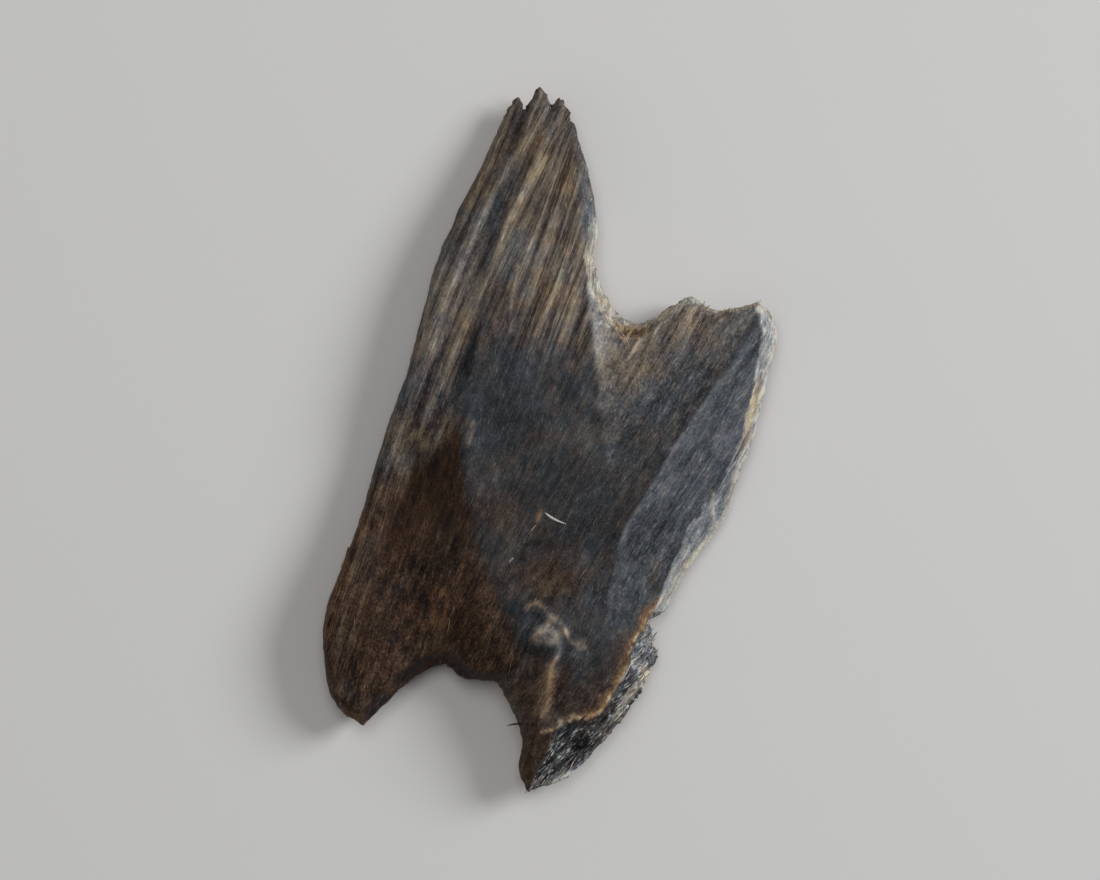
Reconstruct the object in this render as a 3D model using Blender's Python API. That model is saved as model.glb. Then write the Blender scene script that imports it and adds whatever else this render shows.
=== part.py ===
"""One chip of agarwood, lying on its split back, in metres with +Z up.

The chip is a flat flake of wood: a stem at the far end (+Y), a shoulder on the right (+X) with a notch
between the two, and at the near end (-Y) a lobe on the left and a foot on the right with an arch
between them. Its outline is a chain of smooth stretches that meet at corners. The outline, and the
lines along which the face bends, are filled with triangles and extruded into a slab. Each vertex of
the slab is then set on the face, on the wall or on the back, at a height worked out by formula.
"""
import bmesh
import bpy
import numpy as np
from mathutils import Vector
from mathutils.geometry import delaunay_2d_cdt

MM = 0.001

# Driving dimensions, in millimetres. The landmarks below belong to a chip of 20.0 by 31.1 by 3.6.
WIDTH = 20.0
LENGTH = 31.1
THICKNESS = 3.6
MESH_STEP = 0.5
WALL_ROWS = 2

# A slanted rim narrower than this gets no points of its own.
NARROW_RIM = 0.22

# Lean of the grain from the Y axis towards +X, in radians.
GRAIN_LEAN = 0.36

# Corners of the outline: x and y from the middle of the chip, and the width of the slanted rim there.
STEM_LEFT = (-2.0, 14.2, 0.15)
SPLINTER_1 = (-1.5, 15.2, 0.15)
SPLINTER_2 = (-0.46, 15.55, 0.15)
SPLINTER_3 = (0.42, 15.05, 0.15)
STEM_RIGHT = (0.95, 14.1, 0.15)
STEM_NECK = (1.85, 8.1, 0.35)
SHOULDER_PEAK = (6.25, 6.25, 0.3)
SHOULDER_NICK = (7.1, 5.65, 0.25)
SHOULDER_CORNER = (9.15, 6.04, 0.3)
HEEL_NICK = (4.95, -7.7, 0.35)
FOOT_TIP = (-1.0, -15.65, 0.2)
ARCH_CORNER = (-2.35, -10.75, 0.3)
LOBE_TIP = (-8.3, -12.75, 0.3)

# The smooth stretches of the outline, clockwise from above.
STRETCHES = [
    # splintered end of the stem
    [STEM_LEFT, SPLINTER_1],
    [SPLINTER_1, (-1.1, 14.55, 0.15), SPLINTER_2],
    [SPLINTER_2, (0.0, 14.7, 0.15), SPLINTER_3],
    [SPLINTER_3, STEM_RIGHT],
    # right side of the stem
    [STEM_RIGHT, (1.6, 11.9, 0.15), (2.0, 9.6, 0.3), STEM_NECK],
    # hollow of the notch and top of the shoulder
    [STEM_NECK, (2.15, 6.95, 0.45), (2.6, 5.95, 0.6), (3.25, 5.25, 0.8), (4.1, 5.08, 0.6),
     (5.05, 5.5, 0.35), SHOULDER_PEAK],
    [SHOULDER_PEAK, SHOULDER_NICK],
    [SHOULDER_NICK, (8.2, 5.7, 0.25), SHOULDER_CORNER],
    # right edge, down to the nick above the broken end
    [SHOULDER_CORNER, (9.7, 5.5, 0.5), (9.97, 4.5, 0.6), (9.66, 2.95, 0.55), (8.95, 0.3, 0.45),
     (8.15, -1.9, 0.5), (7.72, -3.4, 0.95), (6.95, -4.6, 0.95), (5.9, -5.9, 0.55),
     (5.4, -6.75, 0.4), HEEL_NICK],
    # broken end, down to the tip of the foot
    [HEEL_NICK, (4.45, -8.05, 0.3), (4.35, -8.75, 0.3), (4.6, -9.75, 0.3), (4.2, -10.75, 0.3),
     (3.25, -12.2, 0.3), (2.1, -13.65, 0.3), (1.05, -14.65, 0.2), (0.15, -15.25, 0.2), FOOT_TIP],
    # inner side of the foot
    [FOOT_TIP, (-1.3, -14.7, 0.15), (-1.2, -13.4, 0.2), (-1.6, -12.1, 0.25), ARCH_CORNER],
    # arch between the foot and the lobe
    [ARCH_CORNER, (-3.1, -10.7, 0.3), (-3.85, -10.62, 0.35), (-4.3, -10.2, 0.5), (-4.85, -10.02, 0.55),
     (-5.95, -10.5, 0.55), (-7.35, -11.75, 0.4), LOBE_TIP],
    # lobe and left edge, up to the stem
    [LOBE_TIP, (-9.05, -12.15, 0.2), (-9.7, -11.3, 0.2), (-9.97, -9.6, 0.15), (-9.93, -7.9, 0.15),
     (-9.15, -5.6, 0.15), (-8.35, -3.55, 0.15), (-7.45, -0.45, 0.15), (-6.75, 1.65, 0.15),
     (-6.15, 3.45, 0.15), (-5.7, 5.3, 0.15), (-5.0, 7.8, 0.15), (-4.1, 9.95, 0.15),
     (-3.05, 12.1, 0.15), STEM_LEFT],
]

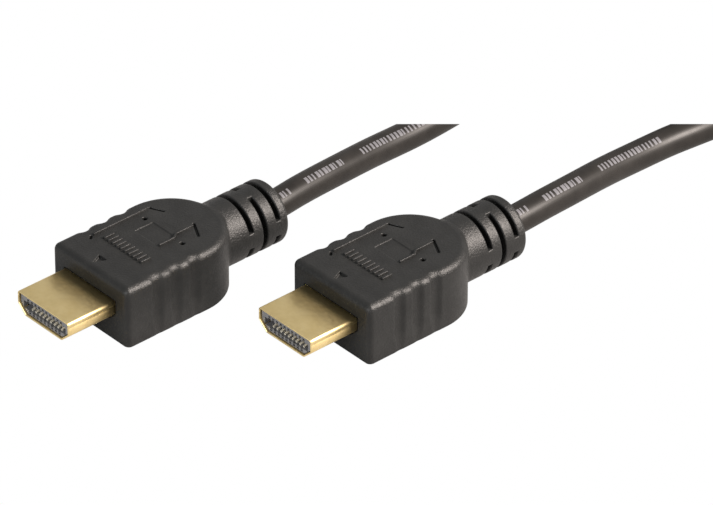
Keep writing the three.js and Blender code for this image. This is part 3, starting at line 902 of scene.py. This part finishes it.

————

Go through the entries and repeat each one exactly.

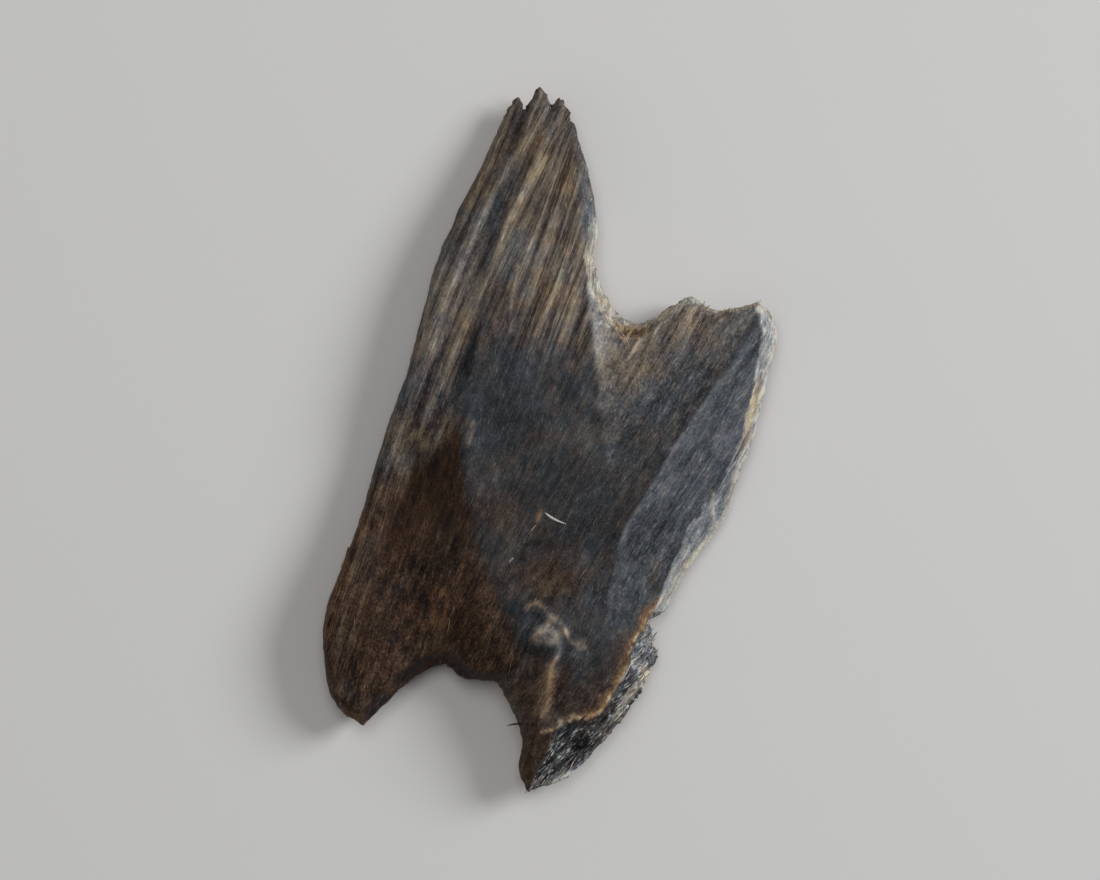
Reconstruct the object in this render as a 3D model using Blender's Python API. That model is saved as model.glb. Then write the Blender scene script that imports it and adds whatever else this render shows.
=== part.py ===
"""One chip of agarwood, lying on its split back, in metres with +Z up.

The chip is a flat flake of wood: a stem at the far end (+Y), a shoulder on the right (+X) with a notch
between the two, and at the near end (-Y) a lobe on the left and a foot on the right with an arch
between them. Its outline is a chain of smooth stretches that meet at corners. The outline, and the
lines along which the face bends, are filled with triangles and extruded into a slab. Each vertex of
the slab is then set on the face, on the wall or on the back, at a height worked out by formula.
"""
import bmesh
import bpy
import numpy as np
from mathutils import Vector
from mathutils.geometry import delaunay_2d_cdt

MM = 0.001

# Driving dimensions, in millimetres. The landmarks below belong to a chip of 20.0 by 31.1 by 3.6.
WIDTH = 20.0
LENGTH = 31.1
THICKNESS = 3.6
MESH_STEP = 0.5
WALL_ROWS = 2

# A slanted rim narrower than this gets no points of its own.
NARROW_RIM = 0.22

# Lean of the grain from the Y axis towards +X, in radians.
GRAIN_LEAN = 0.36

# Corners of the outline: x and y from the middle of the chip, and the width of the slanted rim there.
STEM_LEFT = (-2.0, 14.2, 0.15)
SPLINTER_1 = (-1.5, 15.2, 0.15)
SPLINTER_2 = (-0.46, 15.55, 0.15)
SPLINTER_3 = (0.42, 15.05, 0.15)
STEM_RIGHT = (0.95, 14.1, 0.15)
STEM_NECK = (1.85, 8.1, 0.35)
SHOULDER_PEAK = (6.25, 6.25, 0.3)
SHOULDER_NICK = (7.1, 5.65, 0.25)
SHOULDER_CORNER = (9.15, 6.04, 0.3)
HEEL_NICK = (4.95, -7.7, 0.35)
FOOT_TIP = (-1.0, -15.65, 0.2)
ARCH_CORNER = (-2.35, -10.75, 0.3)
LOBE_TIP = (-8.3, -12.75, 0.3)

# The smooth stretches of the outline, clockwise from above.
STRETCHES = [
    # splintered end of the stem
    [STEM_LEFT, SPLINTER_1],
    [SPLINTER_1, (-1.1, 14.55, 0.15), SPLINTER_2],
    [SPLINTER_2, (0.0, 14.7, 0.15), SPLINTER_3],
    [SPLINTER_3, STEM_RIGHT],
    # right side of the stem
    [STEM_RIGHT, (1.6, 11.9, 0.15), (2.0, 9.6, 0.3), STEM_NECK],
    # hollow of the notch and top of the shoulder
    [STEM_NECK, (2.15, 6.95, 0.45), (2.6, 5.95, 0.6), (3.25, 5.25, 0.8), (4.1, 5.08, 0.6),
     (5.05, 5.5, 0.35), SHOULDER_PEAK],
    [SHOULDER_PEAK, SHOULDER_NICK],
    [SHOULDER_NICK, (8.2, 5.7, 0.25), SHOULDER_CORNER],
    # right edge, down to the nick above the broken end
    [SHOULDER_CORNER, (9.7, 5.5, 0.5), (9.97, 4.5, 0.6), (9.66, 2.95, 0.55), (8.95, 0.3, 0.45),
     (8.15, -1.9, 0.5), (7.72, -3.4, 0.95), (6.95, -4.6, 0.95), (5.9, -5.9, 0.55),
     (5.4, -6.75, 0.4), HEEL_NICK],
    # broken end, down to the tip of the foot
    [HEEL_NICK, (4.45, -8.05, 0.3), (4.35, -8.75, 0.3), (4.6, -9.75, 0.3), (4.2, -10.75, 0.3),
     (3.25, -12.2, 0.3), (2.1, -13.65, 0.3), (1.05, -14.65, 0.2), (0.15, -15.25, 0.2), FOOT_TIP],
    # inner side of the foot
    [FOOT_TIP, (-1.3, -14.7, 0.15), (-1.2, -13.4, 0.2), (-1.6, -12.1, 0.25), ARCH_CORNER],
    # arch between the foot and the lobe
    [ARCH_CORNER, (-3.1, -10.7, 0.3), (-3.85, -10.62, 0.35), (-4.3, -10.2, 0.5), (-4.85, -10.02, 0.55),
     (-5.95, -10.5, 0.55), (-7.35, -11.75, 0.4), LOBE_TIP],
    # lobe and left edge, up to the stem
    [LOBE_TIP, (-9.05, -12.15, 0.2), (-9.7, -11.3, 0.2), (-9.97, -9.6, 0.15), (-9.93, -7.9, 0.15),
     (-9.15, -5.6, 0.15), (-8.35, -3.55, 0.15), (-7.45, -0.45, 0.15), (-6.75, 1.65, 0.15),
     (-6.15, 3.45, 0.15), (-5.7, 5.3, 0.15), (-5.0, 7.8, 0.15), (-4.1, 9.95, 0.15),
     (-3.05, 12.1, 0.15), STEM_LEFT],
]

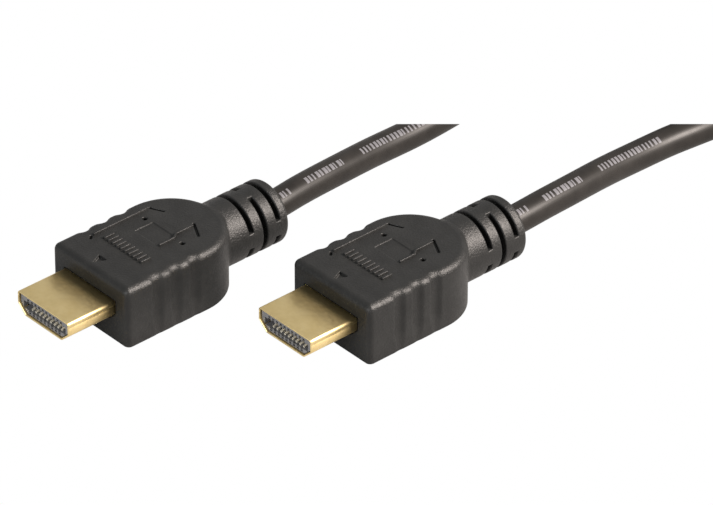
Keep writing the three.js and Blender code for this image. This is part 3, starting at line 902 of scene.py. This part finishes it.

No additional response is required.